Give back exactly the lines running from the line that holds "function makeBrass(hat, look)" through the line that holds "obj.parent = None", ends included, and no other lines.

##### Dataset section #####

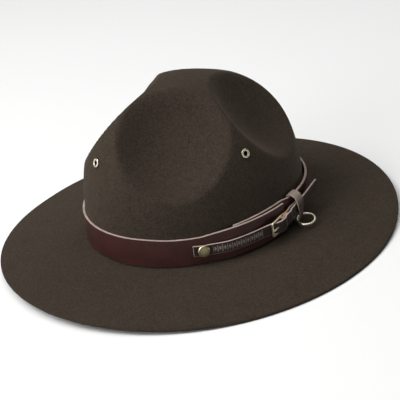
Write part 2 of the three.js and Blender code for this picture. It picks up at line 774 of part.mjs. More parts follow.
function tabStations() {
  const curve = new THREE.CatmullRomCurve3(tabPath());
  return Array.from({ length: TAB_STEPS + 1 }, (_, i) => {
    const share = i / TAB_STEPS;
    const point = curve.getPointAt(share);
    const tangent = curve.getTangentAt(share);
    const narrow = THREE.MathUtils.smoothstep(share, TAB_NARROWING.from, TAB_NARROWING.to);
    const axis = tabAlong.clone().applyAxisAngle(tabOut, tabSlant * narrow);
    const side = tangent.clone().cross(axis).normalize();
    const across = side.clone().cross(tangent).normalize();
    const half = THREE.MathUtils.lerp(TAB_WIDTH, TAB_FOOT_WIDTH, narrow) / 2;
    const inner = point.clone().addScaledVector(side, -TAB_LEATHER / 2);
    const outer = point.clone().addScaledVector(side, TAB_LEATHER / 2);
    return [
      inner.clone().addScaledVector(across, -half),
      outer.clone().addScaledVector(across, -half),
      outer.clone().addScaledVector(across, half),
      inner.clone().addScaledVector(across, half),
    ];
  });
}

// The ring is held out over the brim by the tab's fold, and drops a little towards its rim
function ringMatrix() {
  const drop = radians(RING_DROP);
  const wireAxis = tabAlong.clone().applyAxisAngle(tabOut, tabSlant);
  const outAxis = tabOut.clone().applyAxisAngle(wireAxis, drop);
  const normal = outAxis.clone().cross(wireAxis);
  const centre = tabPoint(ringEdgeOut, ringEdgeUp).addScaledVector(outAxis, RING_RADIUS);
  return new THREE.Matrix4().makeBasis(outAxis, wireAxis, normal).setPosition(centre);
}

function material(color, roughness, metalness) {
  return new THREE.MeshStandardMaterial({ color, roughness, metalness });
}

function addMesh(parent, name, geometry, look) {
  const mesh = new THREE.Mesh(geometry, look);
  mesh.name = name;
  parent.add(mesh);
  return mesh;
}

function addInFrame(parent, name, geometry, look, matrix) {
  const mesh = addMesh(parent, name, geometry, look);
  matrix.decompose(mesh.position, mesh.quaternion, mesh.scale);
  return mesh;
}

function makeFeltBody(hat, look) {
  const clearHole = EYELET_HOLE / 2 + EYELET_SHEET + SEAT_GAP;
  const holes = EYELETS.map((eyelet) => {
    const seat = eyeletSeat(eyelet);
    return cylinderAt(clearHole, FELT * 6, seat.point, seat.facing);
  });
  addMesh(hat, 'felt_body', cut(feltShell(), holes), look);
}

function makeEyelets(hat, look) {
  EYELETS.forEach((eyelet) => {
    const seat = eyeletSeat(eyelet);
    const mesh = addMesh(hat, `eyelet_${eyelet.side}`, eyeletGeometry(), look);
    place(mesh, seat.point, seat.facing);
  });
}

// Where the stud goes through both leathers, at the strap's middle height
const studAngle = radians(STUD_TURN);
const studOut = outward(studAngle);
const studStandoff = strapStandoff(BILLET_ROWS, STUD_TURN) + STRAP_LEATHER;
const studHeight = STRAP_HEIGHT + follow(BILLET_ROWS, 'rise', STUD_TURN) * STRAP_WIDTH;
const studPoint = wallPoint(studAngle, BAND_FOOT, studStandoff + SEAT_GAP).setZ(studHeight);

function studHole() {
  return cylinderAt(STUD_POST / 2 + SEAT_GAP, STUD_HOLE_DEPTH, studPoint, studOut);
}

function makeStud(hat, look) {
  const radius = STUD_HEAD / 2;
  const post = STUD_POST / 2;
  const deep = -(studStandoff - SEAT_GAP);
  const profile = [
    [0, deep],
    [post, deep],
    [post, 0],
    ...STUD_FACE.map((row) => [radius * row.radius, STUD_HEAD_DEPTH * row.out]),
  ];
  const stud = addMesh(hat, 'band_stud', lathe(profile, STUD_SIDES), look);
  place(stud, studPoint, studOut);
}

function makeStraps(hat, bandLook, strapLook) {
  addMesh(hat, 'hat_band', cut(ribbon(bandStations()), [studHole()]), bandLook);
  const billet = ribbon(strapStations(strapPath(BILLET_ROWS)));
  const prongPath = prongTube(PRONG_WIRE / 2 + SEAT_GAP);
  prongPath.applyMatrix4(buckleFrameMatrix());
  addMesh(hat, 'billet_strap', cut(billet, [studHole(), prongPath]), strapLook);
  addMesh(hat, 'buckle_strap', cut(buckleStrap(), [prongSlot()]), strapLook);
  addMesh(hat, 'ring_tab', ribbon(tabStations()), strapLook);
}

function makeBrass(hat, look) {
  addInFrame(hat, 'buckle_frame', buckleFrame(), look, buckleFrameMatrix());
  addInFrame(hat, 'buckle_prong', prongGeometry(), look, buckleFrameMatrix());
  const ring = new THREE.TorusGeometry(RING_RADIUS, RING_WIRE / 2, RING_SIDES, RING_STEPS);
  addInFrame(hat, 'band_ring', ring, look, ringMatrix());
  makeStud(hat, look);
}

const hat = new THREE.Group();
const felt = material(FELT_BROWN, 0.95, 0);
const bandLeather = material(BAND_OXBLOOD, 0.45, 0);
const strapLeather = material(STRAP_BROWN, 0.5, 0);
const brass = material(BRASS, 0.38, 1);
makeFeltBody(hat, felt);
makeEyelets(hat, brass);
makeStraps(hat, bandLeather, strapLeather);
makeBrass(hat, brass);

export default hat;
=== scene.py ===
"""Looks of the campaign hat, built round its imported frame.

Shapes are worked out in millimetres and turned into metres when a mesh is made. The
front of the hat faces -Y, the wearer's left is +X, and the hat rests on Z = 0.
"""

import math

import bmesh
import bpy
import numpy as np
from mathutils import Matrix

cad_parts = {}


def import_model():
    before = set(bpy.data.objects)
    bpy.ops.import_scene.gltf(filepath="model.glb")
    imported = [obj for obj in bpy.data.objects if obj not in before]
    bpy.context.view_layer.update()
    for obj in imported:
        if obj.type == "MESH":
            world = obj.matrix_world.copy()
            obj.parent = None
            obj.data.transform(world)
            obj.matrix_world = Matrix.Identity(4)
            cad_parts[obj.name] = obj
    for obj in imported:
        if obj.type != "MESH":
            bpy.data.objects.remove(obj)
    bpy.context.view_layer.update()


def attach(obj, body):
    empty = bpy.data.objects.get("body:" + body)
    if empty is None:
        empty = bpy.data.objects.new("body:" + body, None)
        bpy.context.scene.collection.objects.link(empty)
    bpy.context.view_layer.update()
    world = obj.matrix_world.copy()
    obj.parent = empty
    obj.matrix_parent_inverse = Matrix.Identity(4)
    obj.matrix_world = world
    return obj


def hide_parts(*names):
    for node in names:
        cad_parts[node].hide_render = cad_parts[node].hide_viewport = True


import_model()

MM = 0.001
UP = np.array([0.0, 0.0, 1.0])

# The named sizes of the solids. Lengths are in millimetres and turns in degrees, from the
# front of the hat towards the wearer's left.
CROWN_HALF_LENGTH = 101.2
CROWN_HALF_WIDTH = 86.6
CROWN_HEIGHT = 130.6
CROWN_LEAN = 3.3
LEAN_START = 0.3
LEAN_CURVE = 1.5
FRONT_FULLNESS = 0.04
FELT = 2.5
BRIM_WIDTH = 81.2
BRIM_RISE = 12.5
BRIM_LIFT = 7.4
BRIM_CURVE = 1.3
BRIM_LIFT_CURVE = 1.6
REST_SINK = 1.0
REST_CURVE = 4
JOINT_RADIUS = 2.0
DENT_ROUNDNESS = 100.0
CORE_LEAN = 0.4
CORE_HEIGHT = 0.345
# How full the crown's profile is, as exponents of its height and of its reach
FRONT = dict(climb=2.95, reach=3.12)
REAR = dict(climb=3.16, reach=1.86)
SIDE = dict(climb=2.47, reach=2.43)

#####

Exercise answer:
function makeBrass(hat, look) {
  addInFrame(hat, 'buckle_frame', buckleFrame(), look, buckleFrameMatrix());
  addInFrame(hat, 'buckle_prong', prongGeometry(), look, buckleFrameMatrix());
  const ring = new THREE.TorusGeometry(RING_RADIUS, RING_WIRE / 2, RING_SIDES, RING_STEPS);
  addInFrame(hat, 'band_ring', ring, look, ringMatrix());
  makeStud(hat, look);
}

const hat = new THREE.Group();
const felt = material(FELT_BROWN, 0.95, 0);
const bandLeather = material(BAND_OXBLOOD, 0.45, 0);
const strapLeather = material(STRAP_BROWN, 0.5, 0);
const brass = material(BRASS, 0.38, 1);
makeFeltBody(hat, felt);
makeEyelets(hat, brass);
makeStraps(hat, bandLeather, strapLeather);
makeBrass(hat, brass);

export default hat;
=== scene.py ===
"""Looks of the campaign hat, built round its imported frame.

Shapes are worked out in millimetres and turned into metres when a mesh is made. The
front of the hat faces -Y, the wearer's left is +X, and the hat rests on Z = 0.
"""

import math

import bmesh
import bpy
import numpy as np
from mathutils import Matrix

cad_parts = {}


def import_model():
    before = set(bpy.data.objects)
    bpy.ops.import_scene.gltf(filepath="model.glb")
    imported = [obj for obj in bpy.data.objects if obj not in before]
    bpy.context.view_layer.update()
    for obj in imported:
        if obj.type == "MESH":
            world = obj.matrix_world.copy()
            obj.parent = None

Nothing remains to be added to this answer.